Published in jp by JEREMY SHARON in FEBRUARY 26, 2017 18:12 Click here for the article
Against this background of turmoil, the settlement of Efrat has for over 10 years been employing a system for kashrut supervision which eliminates one of the key aspects of the national system that has been the cause of much of the dysfunction and corruption of the rabbinate’s system.
Around the country, food businesses such as restaurants, catering services, grocery stores and butchers are assigned kashrut supervisors by the local religious council. But it is the business itself which pays the supervisor directly.
There is a clear conflict of interests in this system, which has led to countless allegations of corruption and unprofessional practices.
Reports abound of supervisors not turning up to work, demanding payment in cash and otherwise not performing their duties as is required.
But more than a decade ago, the system in Efrat was changed so that the local religious council, which employs kashrut supervisors, pays them itself and designates which of the 35 businesses requiring supervision around the town those supervisors will oversee.
The businesses themselves pay an hourly fee for the supervisor to Efrat’s religious council.
The supervisors are required to submit a document every month stipulating how many hours they spent at each business, while one of the rabbis from the religious council visits the businesses to ensure that the supervision is being conducted properly.
“It’s the only model that will work, because supervisors need to have loyalty to the rabbis [of the religious council] and the customers, not to the business owner,” said Bob Lang, head of the Efrat Religious Council.
Lang said that in the national system, business owners are anxious to have a minimum of bother over kashrut issues and simply pay the supervisor without undue interference, so the supervisor is less inclined to point out problems to the man providing his paycheck.
Lang and the Efrat Religious Council had to fight with the Religious Services Ministry for years to allow them to dispense with the national system, largely because the Finance Ministry does not want to fund more employees in the local religious councils. Therefore, this is not currently a system that can be adopted en masse by other religious councils.
However, the Chief Rabbinate has said it is considering this model as one of the ways to reform the national kashrut supervision system, with a final decision expected in the coming months.

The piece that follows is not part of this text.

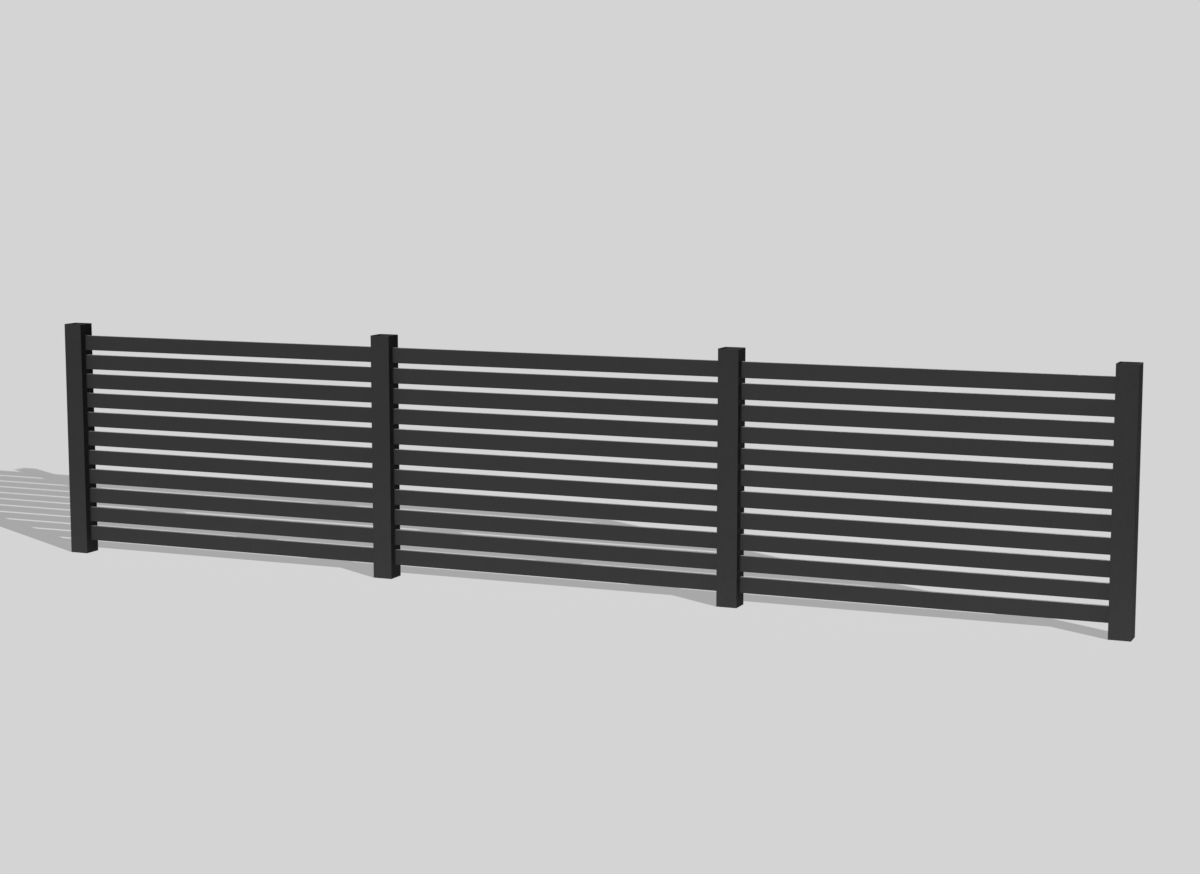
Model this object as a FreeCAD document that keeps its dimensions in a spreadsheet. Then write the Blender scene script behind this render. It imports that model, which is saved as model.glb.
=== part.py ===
import FreeCAD, Part
import os

import Sketcher
from FreeCAD import Vector

# Horizontal slat fence in steel. Square posts stand in a row, and level slats of flat
# rectangular tube are butted between them, bay after bay. Millimetres, X along the
# fence, Y through it from front to back and Z up, with the origin at the middle of
# the first post's foot.

doc = FreeCAD.newDocument("SlatFence")


# Driving dimensions
sheet = doc.addObject("Spreadsheet::Sheet", "Sizes")
driving_dimensions = [
    ("post_width", 100, "post tube across its face, along the fence"),
    ("post_depth", 100, "post tube from front to back"),
    ("post_wall", 2.5, "wall of the post tube"),
    ("post_bend_radius", 0.5, "inside radius of the post tube's corners"),
    ("slat_face", 75, "slat tube from bottom to top"),
    ("slat_thickness", 20, "slat tube from front to back"),
    ("slat_wall", 1.5, "wall of the slat tube"),
    ("slat_bend_radius", 0.5, "inside radius of the slat tube's corners"),
    ("slat_gap", 25, "open space between one slat and the next"),
    ("ground_clearance", 65, "from the ground to the lowest slat"),
    ("post_reach", 60, "post above the highest slat"),
    ("bay_opening", 1700, "clear width between two posts, which is a slat's length"),
    ("slats_per_bay", 11, "slats one above the other in a bay"),
    ("bay_count", 3, "bays in this run of fence"),
]
for row, (alias, value, meaning) in enumerate(driving_dimensions, start=1):
    sheet.set("A{}".format(row), alias)
    sheet.set("B{}".format(row), str(value))
    sheet.set("C{}".format(row), meaning)
    sheet.setAlias("B{}".format(row), alias)
doc.recompute()

# Lengths that follow from the driving dimensions
BAY_PITCH = "(Sizes.bay_opening + Sizes.post_width)"
SLAT_PITCH = "(Sizes.slat_face + Sizes.slat_gap)"
SLAT_STACK = "(Sizes.slats_per_bay * Sizes.slat_face + (Sizes.slats_per_bay - 1) * Sizes.slat_gap)"
POST_HEIGHT = "Sizes.ground_clearance + " + SLAT_STACK + " + Sizes.post_reach"


def origin_plane(body, role):
    """Returns one of the body's own origin planes, by its role."""
    planes = [feature for feature in body.Origin.OriginFeatures if feature.Role == role]
    return planes[0]


def draw_rounded_rectangle(sketch, across, upright, radius):
    """Draws a closed rectangle with round corners about the middle of the sketch.
    Its two sizes and its corner radius are expressions."""
    # A rough outline with the right topology, which the constraints then pull to size.
    half = 10.0
    corner = 2.0
    straight = half - corner
    right_angle = 1.5707963267948966
    first = sketch.GeometryCount
    sides = [
        (Vector(-straight, -half, 0), Vector(straight, -half, 0)),
        (Vector(half, -straight, 0), Vector(half, straight, 0)),
        (Vector(straight, half, 0), Vector(-straight, half, 0)),
        (Vector(-half, straight, 0), Vector(-half, -straight, 0)),
    ]
    corner_centres = [
        Vector(straight, -straight, 0),
        Vector(straight, straight, 0),
        Vector(-straight, straight, 0),
        Vector(-straight, -straight, 0),
    ]
    for turn in range(4):
        start, end = sides[turn]
        circle = Part.Circle(corner_centres[turn], Vector(0, 0, 1), corner)
        begin = (turn - 1) * right_angle
        sketch.addGeometry(Part.LineSegment(start, end), False)
        sketch.addGeometry(Part.ArcOfCircle(circle, begin, begin + right_angle), False)

    line = [first + 2 * turn for turn in range(4)]
    arc = [first + 2 * turn + 1 for turn in range(4)]
    for turn in range(4):
        next_line = line[(turn + 1) % 4]
        sketch.addConstraint(Sketcher.Constraint("Tangent", line[turn], 2, arc[turn], 1))
        sketch.addConstraint(Sketcher.Constraint("Tangent", arc[turn], 2, next_line, 1))
    for turn in (0, 2):
        sketch.addConstraint(Sketcher.Constraint("Horizontal", line[turn]))
    for turn in (1, 3):
        sketch.addConstraint(Sketcher.Constraint("Vertical", line[turn]))
    for turn in (1, 2, 3):
        sketch.addConstraint(Sketcher.Constraint("Equal", arc[0], arc[turn]))
    # The two ends of opposite sides mirror each other in the sketch's own origin.
    sketch.addConstraint(Sketcher.Constraint("Symmetric", line[0], 1, line[2], 1, -1, 1))
    sizes = [
        (Sketcher.Constraint("DistanceX", line[3], 1, line[1], 1, 2 * half), across),
        (Sketcher.Constraint("DistanceY", line[0], 1, line[2], 1, 2 * half), upright),
        (Sketcher.Constraint("Radius", arc[0], corner), radius),
    ]
    for constraint, expression in sizes:
        index = sketch.addConstraint(constraint)
        sketch.setExpression("Constraints[{}]".format(index), expression)


def hollow_section(name, plane_role, across, upright, wall, bend_radius, length):
    """Makes a body of rolled rectangular tube: a profile with round corners inside and
    out, which share their centres, drawn on one origin plane and extruded from it."""
    body = doc.addObject("PartDesign::Body", name)
    body.Label = name
    profile = body.newObject("Sketcher::SketchObject", name + "_profile")
    profile.AttachmentSupport = [(origin_plane(body, plane_role), "")]
    profile.MapMode = "FlatFace"
    outside_radius = "{} + {}".format(bend_radius, wall)
    bore_across = "{} - 2 * {}".format(across, wall)
    bore_upright = "{} - 2 * {}".format(upright, wall)
    draw_rounded_rectangle(profile, across, upright, outside_radius)
    draw_rounded_rectangle(profile, bore_across, bore_upright, bend_radius)
    tube = body.newObject("PartDesign::Pad", name + "_tube")
    tube.Profile = profile
    tube.setExpression("Length", length)
    profile.Visibility = False
    body.Tip = tube
    return body


def make_post(number):
    """An upright square tube, open at its top and at its foot."""
    post = hollow_section(
        "post_{}".format(number),
        "XY_Plane",
        "Sizes.post_width",
        "Sizes.post_depth",
        "Sizes.post_wall",
        "Sizes.post_bend_radius",
        POST_HEIGHT,
    )
    post.setExpression("Placement.Base.x", "{} * {}".format(number - 1, BAY_PITCH))
    return post


def make_slat(bay, level):
    """A level flat tube in the middle of the posts' depth, with both ends flush on the
    side faces of the posts beside it. Level 1 is the lowest slat of its bay."""
    slat = hollow_section(
        "bay_{}_slat_{:02d}".format(bay, level),
        "YZ_Plane",
        "Sizes.slat_thickness",
        "Sizes.slat_face",
        "Sizes.slat_wall",
        "Sizes.slat_bend_radius",
        "Sizes.bay_opening",
    )
    post_face = "{} * {} + Sizes.post_width / 2".format(bay - 1, BAY_PITCH)
    middle_height = "Sizes.ground_clearance + Sizes.slat_face / 2 + {} * {}"
    slat.setExpression("Placement.Base.x", post_face)
    slat.setExpression("Placement.Base.z", middle_height.format(level - 1, SLAT_PITCH))
    return slat


bay_count = int(sheet.get("bay_count"))
slats_per_bay = int(sheet.get("slats_per_bay"))

# Posts, one at each end of every bay
pieces = [make_post(number) for number in range(1, bay_count + 2)]

# Slats, from the lowest to the highest in each bay
for bay in range(1, bay_count + 1):
    for level in range(1, slats_per_bay + 1):
        pieces.append(make_slat(bay, level))

doc.recompute()

# Every feature and every solid is tested before anything is written.
for feature in doc.Objects:
    if "Invalid" in feature.State or "Error" in feature.State:
        raise RuntimeError("{} did not build: {}".format(feature.Label, feature.State))
for piece in pieces:
    if piece.Shape.isNull() or not piece.Shape.isValid() or len(piece.Shape.Solids) != 1:
        raise RuntimeError("{} is not one valid solid".format(piece.Label))

os.makedirs("parts", exist_ok=True)
for piece in pieces:
    piece.Shape.exportStep(os.path.join("parts", piece.Label + ".step"))

fence = Part.makeCompound([piece.Shape for piece in pieces])
box = fence.BoundBox
print("{} pieces".format(len(pieces)))
print("length {:.1f}, depth {:.1f}, height {:.1f}".format(box.XLength, box.YLength, box.ZLength))
print("steel volume {:.0f} cubic millimetres".format(fence.Volume))
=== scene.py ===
from math import pi, radians, sin, tau
import random

import bmesh
import bpy
from mathutils import Matrix, Vector
from mathutils import noise as turbulence


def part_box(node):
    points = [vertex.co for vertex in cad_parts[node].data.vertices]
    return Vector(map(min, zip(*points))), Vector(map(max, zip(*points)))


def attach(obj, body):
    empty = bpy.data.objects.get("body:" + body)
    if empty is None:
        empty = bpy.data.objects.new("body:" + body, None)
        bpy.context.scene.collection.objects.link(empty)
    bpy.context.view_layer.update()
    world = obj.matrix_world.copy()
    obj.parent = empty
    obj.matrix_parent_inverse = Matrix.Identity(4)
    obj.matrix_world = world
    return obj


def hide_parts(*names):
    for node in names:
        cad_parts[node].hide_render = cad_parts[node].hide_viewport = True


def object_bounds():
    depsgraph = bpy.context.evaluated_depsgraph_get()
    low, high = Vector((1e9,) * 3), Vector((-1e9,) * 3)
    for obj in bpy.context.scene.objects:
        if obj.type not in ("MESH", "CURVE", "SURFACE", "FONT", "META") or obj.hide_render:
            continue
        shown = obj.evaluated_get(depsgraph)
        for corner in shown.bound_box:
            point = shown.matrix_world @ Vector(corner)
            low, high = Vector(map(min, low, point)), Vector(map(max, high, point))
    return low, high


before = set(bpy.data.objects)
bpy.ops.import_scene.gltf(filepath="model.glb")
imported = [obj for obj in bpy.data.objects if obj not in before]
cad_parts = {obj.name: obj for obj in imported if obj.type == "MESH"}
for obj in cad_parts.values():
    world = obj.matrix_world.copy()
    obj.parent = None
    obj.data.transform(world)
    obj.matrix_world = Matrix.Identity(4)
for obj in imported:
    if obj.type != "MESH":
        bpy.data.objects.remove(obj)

cad_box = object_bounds()
scene = bpy.context.scene
row_low, row_high = cad_box


# Ground and background
# A plain pale studio ground that runs out to a background of the same grey. It carries
# the fence's shadow and sends soft light back up from round its foot.

backdrop_grey = 0.658
backdrop_colour = (backdrop_grey, backdrop_grey, backdrop_grey, 1.0)
shadow_keeps = 0.58
ground_half_width = 400.0
bounce_grey = 0.61
bounce_near = 0.3
bounce_far = 2.0
bounce_shift = 0.45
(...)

At the same time, activist groups who have brought legal pressure against the Chief Rabbinate are unwilling to back down, saying that despite years and even decades of complaints and state reports nothing has been done to solve the problem.
The Ne’emenai Torah Va’avodah organization points to a government committee established in 1992 to deal with the issue as evidence of the long-term failure to solve the problem, along with State Comptroller’s Reports criticizing kashrut supervision from 1993, 2009, 2014 and a new report scheduled for publication in the coming months.
NTA recently joined the High Court petition filed by two restaurants several years ago against the Chief Rabbinate, which requests that the court allow establishments to declare themselves to be kosher if they have supervision from an independent kashrut supervision service.
The organization took heart from the criticism that the High Court judges, including its president, Miriam Naor, leveled at the current system.
“The judges expressed support for our position that the kashrut market should be open for competition and to free kashrut consumers from the monopoly of the rabbinate…to ensure that the quality of kashrut will be improved,” NTA said.
The organization envisages a system where private kashrut supervision organizations are allowed to operate and provide businesses with supervision, while the Chief Rabbinate acts as a regulator of those various organizations.